Desde o início da gestão petista, Dino protagonizou embates com parlamentares no Congresso Nacional. Ao todo, ele compareceu em quatro audiências, sendo três na Câmara e uma no Senado. Todos esses encontros foram marcados por bate-bocas com opositores.
Em outras ocasiões, o ministro da Justiça faltou às convocações, o que gerou críticas por parte dos congressistas, que o acusaram de crime de responsabilidade.
A postura de enfrentamento de Dino fez com que ele impulsionasse a sua influência nas redes sociais. Nos oito primeiros meses à frente da Justiça, o número de seguidores do seu perfil no X (antigo Twitter) cresceu em 43%, mais do que qualquer outro ministro de Lula, conforme mostrou o Estadão. Ao mesmo tempo, aliados o criticavam pela falta de projetos robustos na área de segurança pública.
‘Corte política’
Reflexo da postura atuante nas redes, a indicação de Dino para integrar o Supremo escancarou um sentimento já bastante difundido pelos internautas, de que o STF é uma Corte eminentemente política.

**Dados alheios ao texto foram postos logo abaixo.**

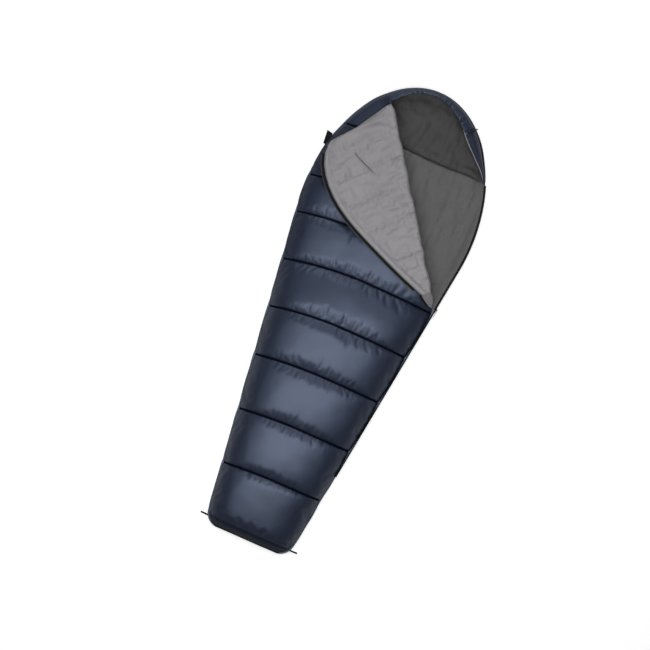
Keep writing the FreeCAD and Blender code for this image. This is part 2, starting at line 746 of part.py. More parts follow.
def make_flap():
    shell = FLAP_LAYERS["shell"]
    filling = FLAP_LAYERS["filling"]
    lining = FLAP_LAYERS["lining"]
    inset = SHELL + LAYER_GAP
    hollow = flap_slab(SHELL, shell[1], filling[1] + 1)
    middle = (filling[0] + filling[1]) / 2
    tape = (middle - TAPE_THICK / 2, middle + TAPE_THICK / 2)
    coil = (middle - COIL_THICK / 2, middle + COIL_THICK / 2)
    turn = math.radians(POCKET_TURN)
    mouth = Vec(math.cos(turn), math.sin(turn), 0)
    down = Vec(math.sin(turn), -math.cos(turn), 0)
    corner = Vec(POCKET_AT[0] * FOLD_LENGTH, POCKET_AT[1], lining[1])
    pocket_corners = [
        corner,
        corner + mouth * POCKET_LENGTH,
        corner + mouth * POCKET_LENGTH + down * POCKET_DEPTH,
        corner + down * POCKET_DEPTH,
        corner,
    ]
    pocket = Part.Face(Part.makePolygon(pocket_corners))
    parts = {
        "flap_shell": flap_slab(0, shell[0], filling[1]).cut(hollow),
        "flap_filling": flap_slab(inset, filling[0], filling[1]),
        "flap_lining": flap_slab(0, lining[0], lining[1]),
        "flap_facing": flap_strip(-2, -2 - FACING_WIDTH, lining[1], lining[1] + FACING_THICK, 0, None),
        "flap_zip_tape": flap_strip(0.2, TAPE_WIDTH, tape[0], tape[1], *TAPE_STEPS),
        "flap_zip_coil": flap_strip(
            TAPE_WIDTH, TAPE_WIDTH + COIL_WIDTH, coil[0], coil[1], *TAPE_STEPS
        ),
        "flap_pocket": pocket.extrude(Vec(0, 0, POCKET_THICK)),
    }
    place = flap_placement()
    for shape in parts.values():
        shape.Placement = place
    low, thick = FOLD_WEB
    web = box_between(Vec(4 * FOLD_GAP, FOLD_GAP - 0.05 - thick, low - FOLD_HEIGHT),
                      Vec(FOLD_LENGTH, FOLD_GAP - 0.05, 0))
    web.Placement = FreeCAD.Placement(
        FOLD_LOW, FreeCAD.Rotation(FOLD_ALONG, FOLD_LEFT, Vec(0, 0, 1), "ZXY")
    )
    parts["fold_web"] = web
    return parts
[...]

As opiniões sobre a escolha do presidente se dividem, ancoradas na polarização do País, com a nítida ideia de que Flávio Dino atuará para concretizar na Corte princípios da esquerda, e também abarcará em suas decisões os desejos de Lula.
Esquerda e direita concordam nesse quesito. O ponto de discordância é que opositores criticam essa eventual inclinação, enquanto esquerdistas elogiam. Não há expectativas nas redes de que Dino atuará de forma técnica, fundamentado apenas nas leis e deixando seus ideais de lado. A ideia de um STF politicamente imparcial inexiste nas redes.
Os próprios lulistas exaltam, em suas interações, a característica de um ministro do Supremo profundamente entranhado na política partidária. Eles veem Dino como um nome com visão esquerdista e esperam que essa visão seja usada em suas decisões como magistrado.